Even if one of us should want, at some later time, to deny ever having such a feeling, he will not be able to escape wondering, if he can remember how good were the times we had here and the friends we made: Why were they so good, if not because we loved something good?
Truly, there is nothing higher, or stronger, or sounder, or more useful than some beautiful and sacred memory. For most, this sacred memory takes the form of some imperfect but immaculate childhood memory, from the parental home. Perhaps this is because, for most, this is their most recent recollection of a life lived for its own sake.
We, at ϲ, have been given another childhood, another opportunity — this time in the bloom of our humanity — to drink, and eat, and think, and live! To live and to learn that to think is to live!

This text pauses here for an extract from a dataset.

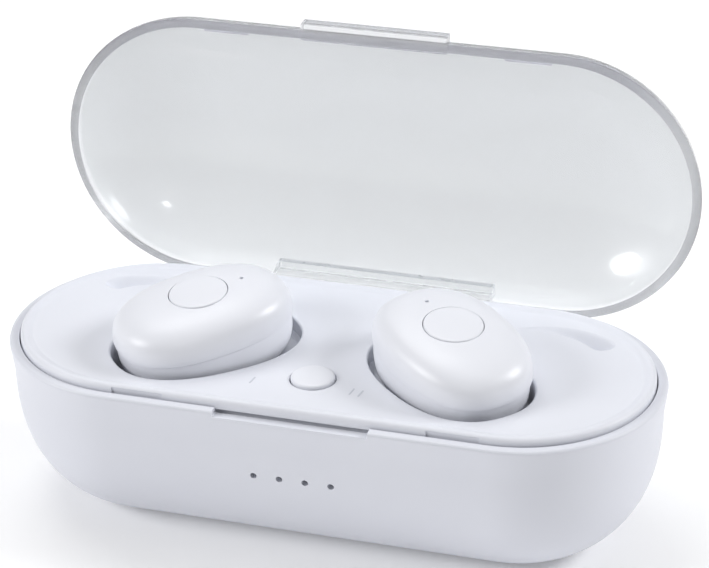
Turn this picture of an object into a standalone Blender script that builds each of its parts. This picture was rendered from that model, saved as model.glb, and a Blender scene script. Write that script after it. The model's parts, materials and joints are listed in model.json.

If only, by some grace, we can remember how here, we all learned to love and tried to love what we could only begin to learn, why should we become bad?
Nor should it cause us to stumble, if, holding dearly these sweet memories, we should find among them something bitter, should find that at times we were mistreated, or what is worse, that we mistreated another. Instead, let us thank God that we ever did more than this, that we lived here, we truly lived, that we loved, and were loved, and so became, for a time, perhaps better than we actually are.
To conclude: If ever, someone speaks the word “heaven” and before your more educated part has a chance to correct itself, your mind flies back to this place, to the people, to that sometimes green, sometimes yellow hill with the little white cross, know that it can only be because here we experienced, even if only shallowly, and for a brief time, the life of the mind, which is eternal life.
If we can preserve within us this sacred memory, of the life we lived here, surely we ourselves will be preserved from that life which is not worth living, the unexamined life. If even only once, God should use the memory of this place to remind us that the act of thought is life itself, and so save us from acting without thinking, from doing something we are afraid to think about, surely, this will be of infinite profit to us. Thank you.